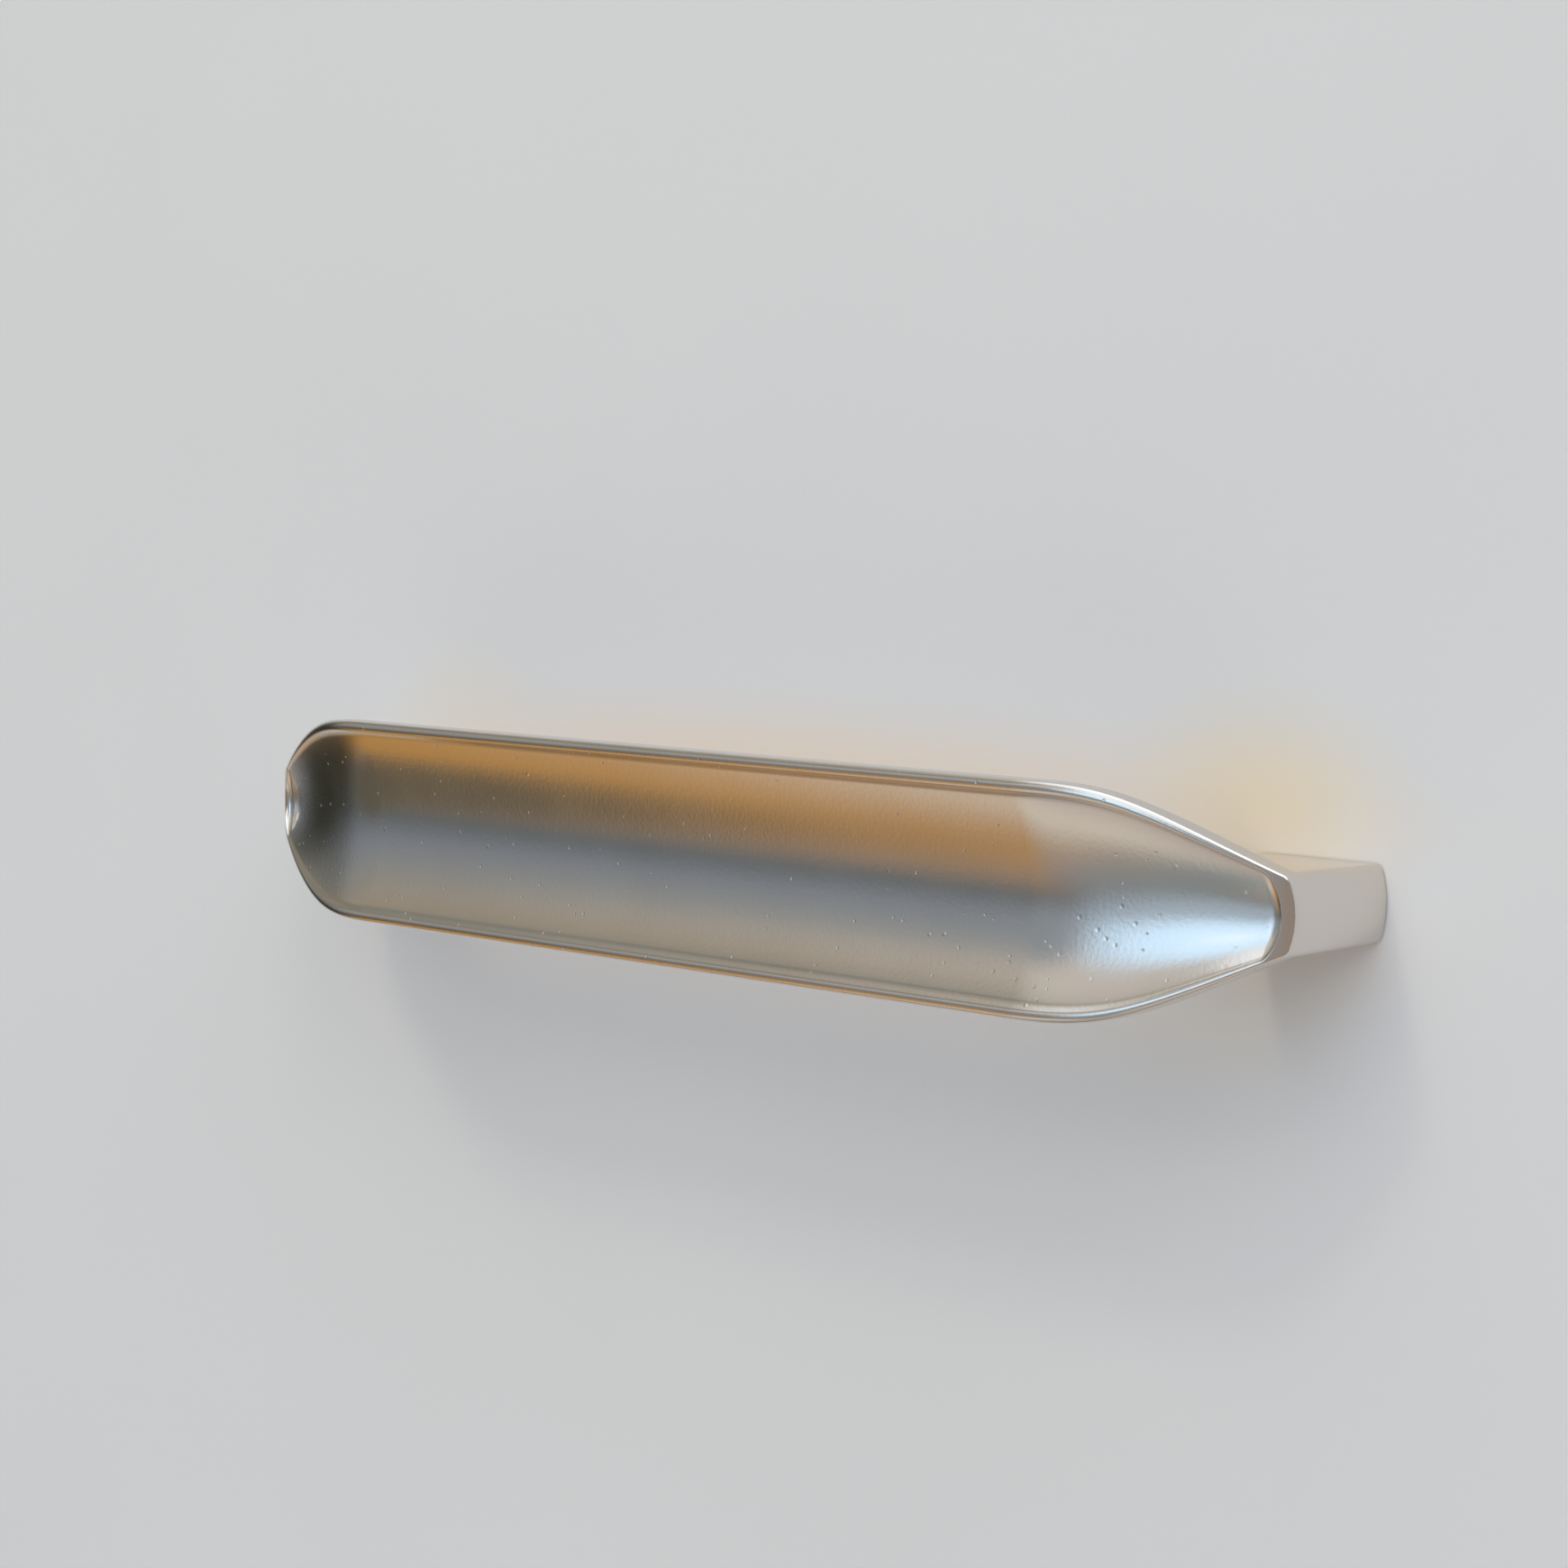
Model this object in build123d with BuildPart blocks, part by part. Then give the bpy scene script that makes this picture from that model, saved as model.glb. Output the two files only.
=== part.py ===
from build123d import *
import os
from math import cos, radians, sin, tan

os.makedirs("parts", exist_ok=True)

# A dished bow pull for a drawer, cast in one piece, in millimetres.
# X runs along the handle, Z is up, and the door is the plane Y = 0 with the handle in front of it, at -Y.
# The origin lies on the door, midway between the two screws.

# Fixing: a machine screw comes through the door into a blind threaded bore in each foot
hole_spacing = 160.0
screw_bore_radius = 1.65
screw_bore_depth = 11.0
screw_bore_lead_in = 0.4

# Foot: a post with round edges, drafted towards the door, that sweeps into the back of the bar
foot_width = 17.8
foot_draft = 0.2
foot_side_draft = 0.25
foot_edge_radius = 1.0
foot_root_radius = 7.0
foot_shoulder = 0.05

# Bar seen from the front: parallel edges, then a boat-shaped taper down to a neck at each end
bar_height = 27.0
neck_height = 9.5
taper_length = 31.4
edge_lead = 12.0
edge_pull = 18.0
edge_end_angle = 27.0

# Bar seen from above: a straight front that falls back to the necks, which roll over into the feet
projection = 27.5
setback = 10.3
face_lead = 9.3
face_pull = 10.0
face_end_angle = 31.0
roll_radius = 2.2

# Outer side of each end: bowed, as the foot is, and just inside the point where the rolls would meet it
end_bow_radius = 12.0
end_bow_angle = 80.0
end_bow_trim = 0.05

# Section of the bar: a raised round rim round a shallow dish, and a bowed back
rim_radius = 0.85
rim_inner_angle = 45.0
rim_width = 2.0
neck_rim_share = 0.45
rim_side = 2.6
lip_edge_angle = 10.0
dish_edge_angle = 28.0
back_edge_angle = 31.0
back_edge_radius = 0.5

# End of the dish: it closes like the bowl of a spoon, inside the rim that runs round the neck
end_rim_width = 1.3
dish_end_length = 2.0

# Stations of the lofts
straight_lap = 4.0
taper_steps = 10
roll_steps = 6
dish_end_steps = 5

end_half = (hole_spacing + foot_width) / 2
roll_end = end_half + end_bow_trim
straight_half = end_half - taper_length
middle_half = straight_half - straight_lap
foot_inner = end_half - foot_width
dish_end = end_half - end_rim_width


def falling_wire(top, lead, neck, pull, angle):
    """A level start at the straight part, a fall to the neck at an angle, and the roll at the end."""
    lean = radians(angle)
    neck_point = (roll_end - roll_radius * (1 - sin(lean)), neck)
    with BuildLine() as line:
        fall = Bezier(
            (straight_half, top),
            (straight_half + lead, top),
            (neck_point[0] - pull * cos(lean), neck_point[1] + pull * sin(lean)),
            neck_point,
        )
        JernArc(fall @ 1, fall % 1, roll_radius, angle - 90)
    return line.wire()


# The upper edge from the front, and the face from above, as distances from the centre line and the door
edge_corner = neck_height / 2 - roll_radius * (1 - cos(radians(edge_end_angle)))
edge_wire = falling_wire(bar_height / 2, edge_lead, edge_corner, edge_pull, edge_end_angle)
face_wire = falling_wire(projection, face_lead, projection - setback, face_pull, face_end_angle)


def distance_at(wire, x):
    """Where a falling wire stands at x, found by halving, because x only grows along it."""
    reach = min(max(x, straight_half), roll_end)
    low, high = 0.0, 1.0
    for _ in range(40):
        middle = (low + high) / 2
        if (wire @ middle).X < reach:
            low = middle
        else:
            high = middle
    return (wire @ high).Y


def bar_levels(x):
    """Half height of the bar at x, where its face and back lie in Y, and its rim's scale."""
    half = distance_at(edge_wire, x)
    face = -distance_at(face_wire, x)
    back = face + rim_side + half * tan(radians(back_edge_angle / 2))
    fullness = (2 * half - neck_height) / (bar_height - neck_height)
    return half, face, back, neck_rim_share + (1 - neck_rim_share) * fullness


def bar_section(x):
    """Section across the bar at x without its dish: a flat face with round edges, and a bowed back."""
    half, face, back, scale = bar_levels(x)
    radius = rim_radius * scale
    side = face + rim_side
    with BuildSketch(Plane.YZ.offset(x)) as section:
        with BuildLine():
            CenterArc((face + radius, half - radius), radius, 90, 90)
            Line((face, half - radius), (face, radius - half))
            CenterArc((face + radius, radius - half), radius, 180, 90)
            Line((face + radius, -half), (side, -half))
            ThreePointArc((side, -half), (back, 0), (side, half))
            Line((side, half), (face + radius, half))
        make_face()
        fillet(section.vertices().group_by(Axis.X)[-1], back_edge_radius)
    return section.sketch


def dish_levels(x, share=1.0):
    """Heights of the dish's lip, slope and edge at x, and the depths of the last two and of its bottom."""
    half, _, _, scale = bar_levels(x)
    lean = radians(rim_inner_angle)
    lip = (half - rim_radius * scale) * share
    slope = lip - rim_radius * scale * share * sin(lean)
    edge = lip - (rim_width - rim_radius) * scale * share
    slope_depth = rim_radius * scale * share * (1 - cos(lean))
    edge_depth = slope_depth + (slope - edge) * tan(lean)
    bottom_depth = edge_depth + edge * tan(radians(dish_edge_angle / 2))
    return lip, slope, edge, slope_depth, edge_depth, bottom_depth


def dish_section(x, share=1.0):
    """Section at x of the space in the dish, from ahead of the face down, or a share of that size."""
    _, face, _, scale = bar_levels(x)
    lip, slope, edge, slope_depth, edge_depth, bottom_depth = dish_levels(x, share)
    radius = rim_radius * scale * share
    start = face - radius * (1 - cos(radians(lip_edge_angle)))
    with BuildSketch(Plane.YZ.offset(x)) as section:
        with BuildLine():
            Polyline((start, -lip), (start - rim_width, -lip), (start - rim_width, lip), (start, lip))
            CenterArc((start + radius, lip), radius, 180, rim_inner_angle)
            Line((start + slope_depth, slope), (start + edge_depth, edge))
            ThreePointArc(
                (start + edge_depth, edge), (start + bottom_depth, 0), (start + edge_depth, -edge)
            )
            Line((start + edge_depth, -edge), (start + slope_depth, -slope))
            CenterArc((start + radius, -lip), radius, 180 - rim_inner_angle, rim_inner_angle)
        make_face()
    return section.sketch


def wall_point(x, share):
    """A point in the wall behind the dish at x, a share of the way from the back to the dish."""
    _, face, back, _ = bar_levels(x)
    return (x, back + share * (face + dish_levels(x)[5] - back))


def spread(start, end, steps):
    """Evenly spaced values from start to end, both of them included."""
    return [start + (end - start) * step / steps for step in range(steps + 1)]


def bowed_outline(outer):
    """What lies inside a bowed end, seen from the front, out to the furthest point of its bow."""
    with BuildSketch(Plane.XZ) as outline:
        with BuildLine():
            bow = CenterArc((outer - end_bow_radius, 0), end_bow_radius, -end_bow_angle / 2, end_bow_angle)
            Polyline(
                bow @ 1,
                ((bow @ 1).X, bar_height),
                (0, bar_height),
                (0, -bar_height),
                ((bow @ 0).X, -bar_height),
                bow @ 0,
            )
        make_face()
    return outline.sketch


# Bar: a straight middle, and at each end a taper and a short roll, lofted through its sections
taper_end = (edge_wire.edges()[0] @ 1).X
roll_centre = roll_end - roll_radius
lap_stations = spread(middle_half, straight_half, 2)[:-1]

with BuildPart() as bar:
    loft([bar_section(x) for x in lap_stations + spread(straight_half, taper_end, taper_steps)])
    loft(
        [
            bar_section(roll_centre + roll_radius * sin(radians(angle)))
            for angle in spread(edge_end_angle, 90, roll_steps)
        ]
    )
    extrude(bowed_outline(end_half), amount=2 * projection, mode=Mode.INTERSECT)
    mirror(about=Plane.YZ)
    extrude(bar_section(0), amount=middle_half, both=True)

# Dish: the space inside the rim, which closes at each end by shrinking towards a point of the face
dish_taper_end = dish_end - dish_end_length

with BuildPart() as dish:
    loft([dish_section(x) for x in lap_stations + spread(straight_half, dish_taper_end, taper_steps)])
    loft(
        [
            dish_section(dish_end - dish_end_length * (1 - cos(radians(angle))), sin(radians(angle)))
            for angle in spread(90, 12, dish_end_steps)
        ]
    )
    mirror(about=Plane.YZ)
    extrude(dish_section(0), amount=middle_half, both=True)

# Foot: an L seen from above, whose arm lies along the bar and ends inside its wall
arm_tip = foot_inner - 2 * foot_root_radius
foot_outer = end_half - foot_shoulder

with BuildPart() as foot:
    with BuildSketch(Plane.XY):
        with BuildLine():
            inner_side = FilletPolyline(
                (foot_inner + foot_draft, 0),
                wall_point(foot_inner, 1 / 3),
                wall_point(arm_tip, 1 / 3),
                radius=foot_root_radius,
            )
            Polyline(
                inner_side @ 1,
                (arm_tip, -2 * projection),
                (foot_outer, -2 * projection),
                (foot_outer, 0),
                inner_side @ 0,
            )
        make_face()
    extrude(amount=neck_height, both=True)
    with BuildSketch(Plane.YZ):
        front_half = neck_height / 2 - foot_shoulder
        door_half = front_half - foot_side_draft
        Polygon(
            (0, -door_half),
            (0, door_half),
            (setback - projection, front_half),
            (-2 * projection, front_half),
            (-2 * projection, -front_half),
            (setback - projection, -front_half),
            align=None,
        )
    extrude(amount=2 * end_half, mode=Mode.INTERSECT)
    extrude(bowed_outline(foot_outer), amount=2 * projection, mode=Mode.INTERSECT)
    long_edges = foot.edges().filter_by(
        lambda edge: abs(edge.center().Z) > door_half / 2 and -2 * projection < edge.center().Y < 0
    )
    fillet(long_edges.filter_by(lambda edge: edge.center().X > arm_tip), foot_edge_radius)
    with BuildSketch(Plane.XY.offset(-neck_height)):
        trim_line = [wall_point(x, 2 / 3) for x in spread(arm_tip, end_half, 4)]
        Polygon((arm_tip, 0), *trim_line, (end_half, 0), align=None)
    extrude(amount=2 * neck_height, mode=Mode.INTERSECT)

# The whole casting, with its two screw bores
with BuildPart() as pull_handle:
    add(bar.part)
    add(dish.part, mode=Mode.SUBTRACT)
    add(foot.part)
    mirror(foot.part, about=Plane.YZ)
    with Locations(Plane.XZ.rotated((180, 0, 0))):
        with GridLocations(hole_spacing, 0, 2, 1):
            CounterSinkHole(
                screw_bore_radius, screw_bore_radius + screw_bore_lead_in, screw_bore_depth, 90
            )

pull_handle.part.label = "pull_handle"
export_step(pull_handle.part, "parts/pull_handle.step")
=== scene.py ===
import math

import bmesh
import bpy
import numpy as np
from mathutils import Matrix, Vector


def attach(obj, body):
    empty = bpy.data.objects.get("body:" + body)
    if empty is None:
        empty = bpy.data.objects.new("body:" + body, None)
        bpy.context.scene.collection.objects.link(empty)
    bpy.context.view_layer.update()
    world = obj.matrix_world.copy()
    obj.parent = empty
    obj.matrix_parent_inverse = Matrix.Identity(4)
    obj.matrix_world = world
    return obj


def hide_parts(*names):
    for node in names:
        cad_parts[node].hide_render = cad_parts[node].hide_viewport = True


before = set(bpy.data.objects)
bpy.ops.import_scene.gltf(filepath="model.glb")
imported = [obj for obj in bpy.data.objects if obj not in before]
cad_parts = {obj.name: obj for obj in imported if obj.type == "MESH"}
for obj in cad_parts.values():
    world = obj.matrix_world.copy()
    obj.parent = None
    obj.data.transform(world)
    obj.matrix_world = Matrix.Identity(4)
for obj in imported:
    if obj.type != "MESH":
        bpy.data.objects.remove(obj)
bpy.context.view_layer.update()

PHOTO_SIZE = 1740
QUARTER = math.pi / 2


# Nodes

def node_tree(owner):
    owner.use_nodes = True
    owner.node_tree.nodes.clear()
    return owner.node_tree


def add(tree, kind, inputs=None, **settings):
    """A node of that kind, with its settings, and its inputs set to values or linked to other sockets."""
    node = tree.nodes.new(kind)
    for key, value in settings.items():
        setattr(node, key, value)
    for key, value in (inputs or {}).items():
        if isinstance(value, bpy.types.NodeSocket):
            tree.links.new(value, node.inputs[key])
        else:
            node.inputs[key].default_value = value
    return node


def maths(tree, operation, *values):
    node = add(tree, "ShaderNodeMath", dict(enumerate(values)), operation=operation)
    return node.outputs[0]


def mix_colors(tree, share, *colors):
    """A colour that lies that share of the way from the first of two colours to the second."""
    first, second = (c if isinstance(c, bpy.types.NodeSocket) else (*c, 1) for c in colors)
    # This node has sockets for numbers and vectors too, so the ones for colours go by their places
    node = add(tree, "ShaderNodeMix", {0: share, 6: first, 7: second}, data_type="RGBA")
    return node.outputs[2]


def distance_in_reaches(tree, position, middle, reach):
    """How far a position is from the middle, where 1 is the reach along each axis."""
    offset = add(tree, "ShaderNodeVectorMath", {
        0: position,
        1: [1 / r for r in reach],
        2: [-m / r for m, r in zip(middle, reach)],
    }, operation="MULTIPLY_ADD")
    return add(tree, "ShaderNodeVectorMath", {0: offset.outputs[0]}, operation="LENGTH").outputs["Value"]


def soft_spot(tree, distance, edge, solid, amount=1):
    """Nothing from the edge outwards, rising softly to the amount where the distance falls to solid."""
    node = add(tree, "ShaderNodeMapRange", {
        "Value": distance, "From Min": edge, "From Max": solid, "To Max": amount,
    }, interpolation_type="SMOOTHSTEP")
    return node.outputs[0]


def noise(tree, position, scale, detail):
    node = add(tree, "ShaderNodeTexNoise", {"Vector": position, "Scale": scale, "Detail": detail})
    return node.outputs[0]


def noise_between(tree, position, scale, detail, low, high):
    """Noise whose usual range, 0.3 to 0.7, is spread from low to high."""
    node = add(tree, "ShaderNodeMapRange", {
        "Value": noise(tree, position, scale, detail),
        "From Min": 0.3, "From Max": 0.7, "To Min": low, "To Max": high,
    })
    return node.outputs[0]


def bump(tree, height, depth, normal=None, **settings):
    """A surface normal tilted by a height of 0 to 1, which stands for that depth in metres."""
    inputs = {"Height": height, "Strength": 1, "Distance": depth}
    if normal is not None:
        inputs["Normal"] = normal
    return add(tree, "ShaderNodeBump", inputs, **settings).outputs[0]


# Camera

def camera(name, place, yaw, pitch, roll, focal_pixels):
    """A camera at place, turned by yaw to the left of straight ahead, tipped down by pitch, and rolled."""
    forward = Vector((-math.sin(yaw) * math.cos(pitch), math.cos(yaw) * math.cos(pitch), -math.sin(pitch)))
    level = Vector((math.cos(yaw), math.sin(yaw), 0))
    upright = level.cross(forward)
    right = math.cos(roll) * level + math.sin(roll) * upright
    up = math.cos(roll) * upright - math.sin(roll) * level
    data = bpy.data.cameras.new(name)
    data.sensor_width = 36
    data.lens = focal_pixels / PHOTO_SIZE * data.sensor_width
    data.clip_start = 0.005
    data.clip_end = 20
    item = bpy.data.objects.new(name, data)
    item.matrix_world = Matrix(
        [(right[i], up[i], -forward[i], place[i]) for i in range(3)] + [(0, 0, 0, 1)]
    )
    bpy.context.scene.collection.objects.link(item)
    bpy.context.scene.camera = item


bpy.context.scene.view_settings.view_transform = "Standard"
camera(
    "camera", place=(0.316994, -0.322091, 0.047891),
    yaw=0.785388, pitch=0.089496, roll=0.00555, focal_pixels=3947.6,
)


# Room and lamps. In degrees, an azimuth is 0 to the left of the handle, 90 straight in front of the door
# and 180 to its right, and a height is 0 at the horizon.

ROOM_STRENGTH = 1.015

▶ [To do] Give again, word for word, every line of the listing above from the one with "# The whole casting, with its two screw bores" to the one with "for node in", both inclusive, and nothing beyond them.

▶ [Task solution]
# The whole casting, with its two screw bores
with BuildPart() as pull_handle:
    add(bar.part)
    add(dish.part, mode=Mode.SUBTRACT)
    add(foot.part)
    mirror(foot.part, about=Plane.YZ)
    with Locations(Plane.XZ.rotated((180, 0, 0))):
        with GridLocations(hole_spacing, 0, 2, 1):
            CounterSinkHole(
                screw_bore_radius, screw_bore_radius + screw_bore_lead_in, screw_bore_depth, 90
            )

pull_handle.part.label = "pull_handle"
export_step(pull_handle.part, "parts/pull_handle.step")
=== scene.py ===
import math

import bmesh
import bpy
import numpy as np
from mathutils import Matrix, Vector


def attach(obj, body):
    empty = bpy.data.objects.get("body:" + body)
    if empty is None:
        empty = bpy.data.objects.new("body:" + body, None)
        bpy.context.scene.collection.objects.link(empty)
    bpy.context.view_layer.update()
    world = obj.matrix_world.copy()
    obj.parent = empty
    obj.matrix_parent_inverse = Matrix.Identity(4)
    obj.matrix_world = world
    return obj


def hide_parts(*names):
    for node in names:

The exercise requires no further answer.